Data extract ▸

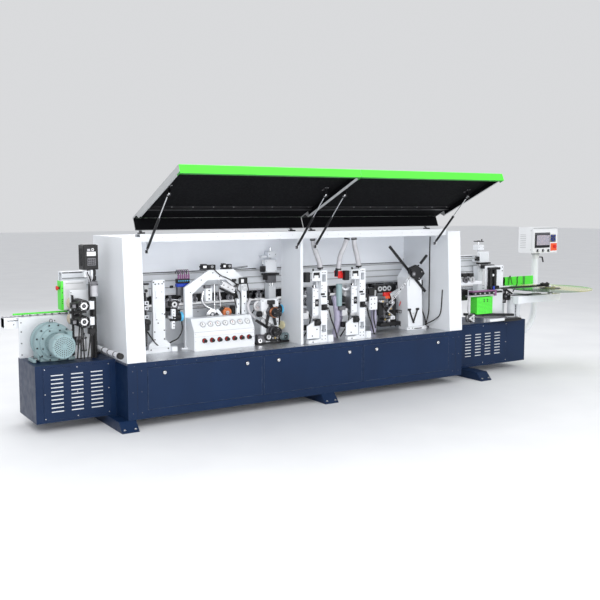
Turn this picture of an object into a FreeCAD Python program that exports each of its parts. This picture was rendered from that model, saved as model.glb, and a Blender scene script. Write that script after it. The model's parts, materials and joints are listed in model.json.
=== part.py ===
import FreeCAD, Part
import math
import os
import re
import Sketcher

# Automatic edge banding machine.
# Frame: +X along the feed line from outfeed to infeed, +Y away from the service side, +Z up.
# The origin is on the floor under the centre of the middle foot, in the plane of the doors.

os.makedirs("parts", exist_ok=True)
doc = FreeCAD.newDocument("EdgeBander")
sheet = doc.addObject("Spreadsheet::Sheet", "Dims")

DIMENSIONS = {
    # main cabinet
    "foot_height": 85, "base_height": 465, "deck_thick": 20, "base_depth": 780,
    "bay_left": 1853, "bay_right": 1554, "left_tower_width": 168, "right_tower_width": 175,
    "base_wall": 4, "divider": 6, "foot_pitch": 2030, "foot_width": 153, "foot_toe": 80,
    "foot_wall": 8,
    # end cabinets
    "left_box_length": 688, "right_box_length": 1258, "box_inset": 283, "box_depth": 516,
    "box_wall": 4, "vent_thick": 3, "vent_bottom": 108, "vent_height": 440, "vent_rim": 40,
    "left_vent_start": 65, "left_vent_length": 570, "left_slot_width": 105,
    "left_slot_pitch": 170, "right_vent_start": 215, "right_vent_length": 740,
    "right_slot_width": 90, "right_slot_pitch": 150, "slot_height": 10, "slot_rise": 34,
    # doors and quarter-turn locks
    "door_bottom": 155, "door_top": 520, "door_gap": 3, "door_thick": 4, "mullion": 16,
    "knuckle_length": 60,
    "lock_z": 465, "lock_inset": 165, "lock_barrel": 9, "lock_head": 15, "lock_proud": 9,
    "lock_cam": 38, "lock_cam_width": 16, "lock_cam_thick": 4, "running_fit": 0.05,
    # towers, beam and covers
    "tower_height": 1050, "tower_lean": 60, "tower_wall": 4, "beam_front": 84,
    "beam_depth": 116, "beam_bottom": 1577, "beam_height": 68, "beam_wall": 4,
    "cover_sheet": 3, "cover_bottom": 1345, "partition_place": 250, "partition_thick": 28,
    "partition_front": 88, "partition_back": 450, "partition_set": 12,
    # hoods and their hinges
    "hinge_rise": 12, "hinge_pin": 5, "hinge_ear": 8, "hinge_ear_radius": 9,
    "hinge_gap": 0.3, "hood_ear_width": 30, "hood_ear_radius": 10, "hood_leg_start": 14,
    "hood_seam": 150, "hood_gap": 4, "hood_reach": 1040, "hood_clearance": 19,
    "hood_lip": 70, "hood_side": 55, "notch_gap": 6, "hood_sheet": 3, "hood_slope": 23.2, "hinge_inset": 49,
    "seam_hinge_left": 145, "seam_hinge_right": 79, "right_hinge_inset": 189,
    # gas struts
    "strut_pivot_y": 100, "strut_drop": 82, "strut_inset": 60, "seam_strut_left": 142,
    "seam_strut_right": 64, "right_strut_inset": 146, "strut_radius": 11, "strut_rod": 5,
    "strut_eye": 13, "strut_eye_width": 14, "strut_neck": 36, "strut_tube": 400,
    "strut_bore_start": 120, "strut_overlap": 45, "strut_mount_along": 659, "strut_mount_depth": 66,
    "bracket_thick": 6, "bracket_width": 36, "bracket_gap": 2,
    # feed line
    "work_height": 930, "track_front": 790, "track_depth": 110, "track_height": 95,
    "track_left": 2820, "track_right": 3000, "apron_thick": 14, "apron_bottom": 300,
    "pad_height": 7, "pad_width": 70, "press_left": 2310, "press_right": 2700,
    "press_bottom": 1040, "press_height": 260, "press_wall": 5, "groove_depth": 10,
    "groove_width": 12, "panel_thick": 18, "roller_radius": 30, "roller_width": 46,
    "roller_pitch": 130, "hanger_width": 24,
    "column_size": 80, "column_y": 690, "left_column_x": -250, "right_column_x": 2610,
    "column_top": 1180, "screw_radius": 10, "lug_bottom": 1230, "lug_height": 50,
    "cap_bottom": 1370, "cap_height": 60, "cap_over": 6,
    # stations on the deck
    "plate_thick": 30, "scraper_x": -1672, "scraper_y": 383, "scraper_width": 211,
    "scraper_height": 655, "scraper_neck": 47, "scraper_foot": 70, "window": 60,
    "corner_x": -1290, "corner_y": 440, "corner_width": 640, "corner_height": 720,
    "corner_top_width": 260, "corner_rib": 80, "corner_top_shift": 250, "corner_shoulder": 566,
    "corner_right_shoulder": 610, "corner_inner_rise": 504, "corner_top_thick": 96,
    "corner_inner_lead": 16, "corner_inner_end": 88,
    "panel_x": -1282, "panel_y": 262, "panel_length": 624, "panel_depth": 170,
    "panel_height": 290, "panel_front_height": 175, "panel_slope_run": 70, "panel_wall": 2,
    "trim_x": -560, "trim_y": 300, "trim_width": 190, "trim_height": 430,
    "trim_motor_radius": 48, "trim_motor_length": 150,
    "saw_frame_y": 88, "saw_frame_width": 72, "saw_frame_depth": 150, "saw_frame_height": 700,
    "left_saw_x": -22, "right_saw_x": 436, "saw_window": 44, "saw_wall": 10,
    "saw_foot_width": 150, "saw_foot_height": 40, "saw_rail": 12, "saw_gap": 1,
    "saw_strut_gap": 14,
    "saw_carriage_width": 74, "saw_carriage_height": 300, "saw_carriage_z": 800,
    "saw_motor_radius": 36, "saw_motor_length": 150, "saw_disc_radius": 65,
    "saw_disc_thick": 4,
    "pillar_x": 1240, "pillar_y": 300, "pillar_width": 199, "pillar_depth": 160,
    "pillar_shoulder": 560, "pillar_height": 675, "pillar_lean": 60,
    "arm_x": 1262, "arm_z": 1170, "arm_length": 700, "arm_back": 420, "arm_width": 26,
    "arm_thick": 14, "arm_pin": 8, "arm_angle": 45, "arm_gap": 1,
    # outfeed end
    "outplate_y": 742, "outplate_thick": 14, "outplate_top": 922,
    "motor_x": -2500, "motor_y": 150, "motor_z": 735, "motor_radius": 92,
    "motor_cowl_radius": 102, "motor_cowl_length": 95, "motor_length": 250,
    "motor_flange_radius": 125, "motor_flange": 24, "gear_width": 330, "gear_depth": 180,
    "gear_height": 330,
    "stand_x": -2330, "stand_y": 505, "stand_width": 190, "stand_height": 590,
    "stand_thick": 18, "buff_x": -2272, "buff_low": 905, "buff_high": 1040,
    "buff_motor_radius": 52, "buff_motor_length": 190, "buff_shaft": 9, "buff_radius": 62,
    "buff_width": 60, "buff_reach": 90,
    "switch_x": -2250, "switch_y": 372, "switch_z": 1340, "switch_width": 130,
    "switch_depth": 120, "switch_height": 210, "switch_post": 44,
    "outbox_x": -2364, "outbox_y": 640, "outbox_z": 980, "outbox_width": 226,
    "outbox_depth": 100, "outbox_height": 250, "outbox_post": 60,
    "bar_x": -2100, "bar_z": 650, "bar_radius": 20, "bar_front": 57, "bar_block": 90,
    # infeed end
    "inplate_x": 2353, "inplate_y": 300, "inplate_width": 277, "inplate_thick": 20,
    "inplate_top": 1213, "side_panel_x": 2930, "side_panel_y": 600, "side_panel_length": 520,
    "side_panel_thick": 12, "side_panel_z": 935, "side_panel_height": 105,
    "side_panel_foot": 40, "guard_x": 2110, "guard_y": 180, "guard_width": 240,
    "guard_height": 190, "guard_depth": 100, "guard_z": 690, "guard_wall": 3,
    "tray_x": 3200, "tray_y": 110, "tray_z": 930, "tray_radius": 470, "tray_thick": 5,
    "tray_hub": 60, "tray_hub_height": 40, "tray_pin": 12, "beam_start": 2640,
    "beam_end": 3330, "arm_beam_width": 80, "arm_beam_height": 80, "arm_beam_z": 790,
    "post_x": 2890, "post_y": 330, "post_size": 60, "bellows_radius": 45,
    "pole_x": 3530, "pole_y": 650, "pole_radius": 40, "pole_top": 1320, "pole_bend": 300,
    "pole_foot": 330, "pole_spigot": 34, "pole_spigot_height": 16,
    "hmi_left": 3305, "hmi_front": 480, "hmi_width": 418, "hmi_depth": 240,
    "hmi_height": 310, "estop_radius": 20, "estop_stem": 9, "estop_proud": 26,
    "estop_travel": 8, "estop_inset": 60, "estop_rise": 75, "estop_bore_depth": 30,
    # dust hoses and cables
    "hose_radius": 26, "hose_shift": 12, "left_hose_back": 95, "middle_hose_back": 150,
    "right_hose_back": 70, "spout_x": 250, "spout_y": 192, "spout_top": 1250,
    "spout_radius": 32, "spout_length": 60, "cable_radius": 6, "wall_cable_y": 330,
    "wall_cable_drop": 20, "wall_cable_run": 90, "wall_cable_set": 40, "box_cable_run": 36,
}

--

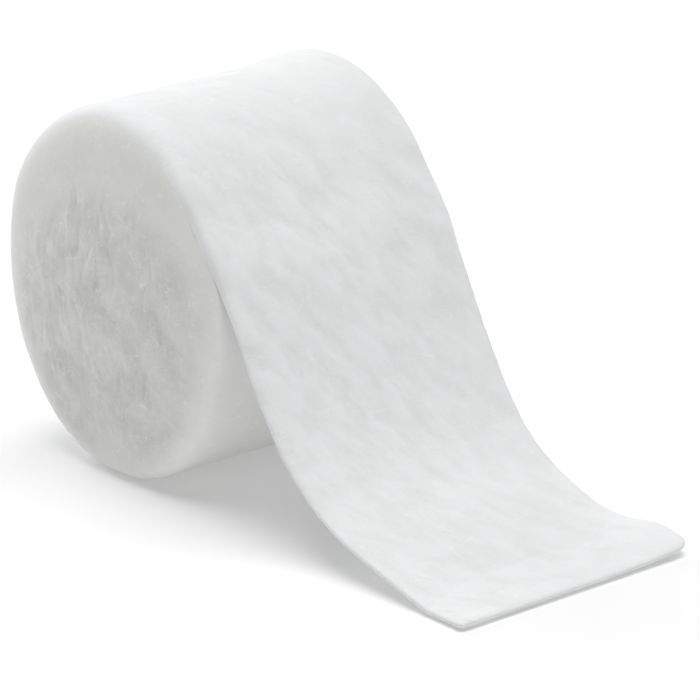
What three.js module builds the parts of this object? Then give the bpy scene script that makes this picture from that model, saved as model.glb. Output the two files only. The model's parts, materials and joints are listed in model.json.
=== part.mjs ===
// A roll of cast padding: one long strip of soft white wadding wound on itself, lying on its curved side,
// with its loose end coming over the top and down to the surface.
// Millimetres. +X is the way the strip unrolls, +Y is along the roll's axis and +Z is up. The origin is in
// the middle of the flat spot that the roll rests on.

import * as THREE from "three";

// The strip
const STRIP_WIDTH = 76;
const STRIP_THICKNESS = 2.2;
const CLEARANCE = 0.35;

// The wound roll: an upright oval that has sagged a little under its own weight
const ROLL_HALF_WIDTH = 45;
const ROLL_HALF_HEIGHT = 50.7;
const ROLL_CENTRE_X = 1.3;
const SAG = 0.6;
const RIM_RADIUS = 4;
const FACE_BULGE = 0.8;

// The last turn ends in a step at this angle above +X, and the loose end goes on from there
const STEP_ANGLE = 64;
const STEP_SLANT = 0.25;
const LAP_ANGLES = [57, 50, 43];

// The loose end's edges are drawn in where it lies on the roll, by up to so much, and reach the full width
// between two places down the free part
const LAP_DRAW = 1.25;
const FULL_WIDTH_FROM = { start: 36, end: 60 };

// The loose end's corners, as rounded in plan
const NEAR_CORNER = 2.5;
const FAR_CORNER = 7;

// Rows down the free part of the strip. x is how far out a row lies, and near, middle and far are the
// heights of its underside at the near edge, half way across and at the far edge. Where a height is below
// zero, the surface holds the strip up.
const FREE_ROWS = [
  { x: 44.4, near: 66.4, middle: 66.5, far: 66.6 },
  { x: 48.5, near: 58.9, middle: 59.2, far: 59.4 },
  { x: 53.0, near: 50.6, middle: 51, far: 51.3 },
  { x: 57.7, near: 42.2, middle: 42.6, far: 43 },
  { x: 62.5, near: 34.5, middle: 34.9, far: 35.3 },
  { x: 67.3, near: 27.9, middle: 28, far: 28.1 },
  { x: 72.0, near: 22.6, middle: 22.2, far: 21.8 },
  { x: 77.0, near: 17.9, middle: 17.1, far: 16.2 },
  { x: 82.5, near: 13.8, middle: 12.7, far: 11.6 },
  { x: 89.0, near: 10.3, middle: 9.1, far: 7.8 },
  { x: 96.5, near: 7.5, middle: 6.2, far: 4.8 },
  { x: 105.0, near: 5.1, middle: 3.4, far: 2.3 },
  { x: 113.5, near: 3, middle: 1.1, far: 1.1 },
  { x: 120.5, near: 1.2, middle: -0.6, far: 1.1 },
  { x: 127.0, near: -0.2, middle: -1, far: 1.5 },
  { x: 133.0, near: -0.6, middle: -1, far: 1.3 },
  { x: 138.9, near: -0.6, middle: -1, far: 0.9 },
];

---

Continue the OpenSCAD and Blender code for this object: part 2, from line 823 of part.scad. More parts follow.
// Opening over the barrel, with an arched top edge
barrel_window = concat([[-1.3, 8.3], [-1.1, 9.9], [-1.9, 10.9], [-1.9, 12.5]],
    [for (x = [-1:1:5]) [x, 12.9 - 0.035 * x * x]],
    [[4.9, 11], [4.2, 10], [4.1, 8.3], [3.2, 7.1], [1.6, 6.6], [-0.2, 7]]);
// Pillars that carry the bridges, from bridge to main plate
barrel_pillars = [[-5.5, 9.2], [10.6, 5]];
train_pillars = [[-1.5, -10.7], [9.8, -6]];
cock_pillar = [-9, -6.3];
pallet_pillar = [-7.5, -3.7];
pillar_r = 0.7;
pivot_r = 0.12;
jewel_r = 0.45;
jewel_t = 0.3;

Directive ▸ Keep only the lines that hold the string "joints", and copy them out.

Reply to the task ▸
Turn this picture of an object into a FreeCAD Python program that exports each of its parts. This picture was rendered from that model, saved as model.glb, and a Blender scene script. Write that script after it. The model's parts, materials and joints are listed in model.json.
What three.js module builds the parts of this object? Then give the bpy scene script that makes this picture from that model, saved as model.glb. Output the two files only. The model's parts, materials and joints are listed in model.json.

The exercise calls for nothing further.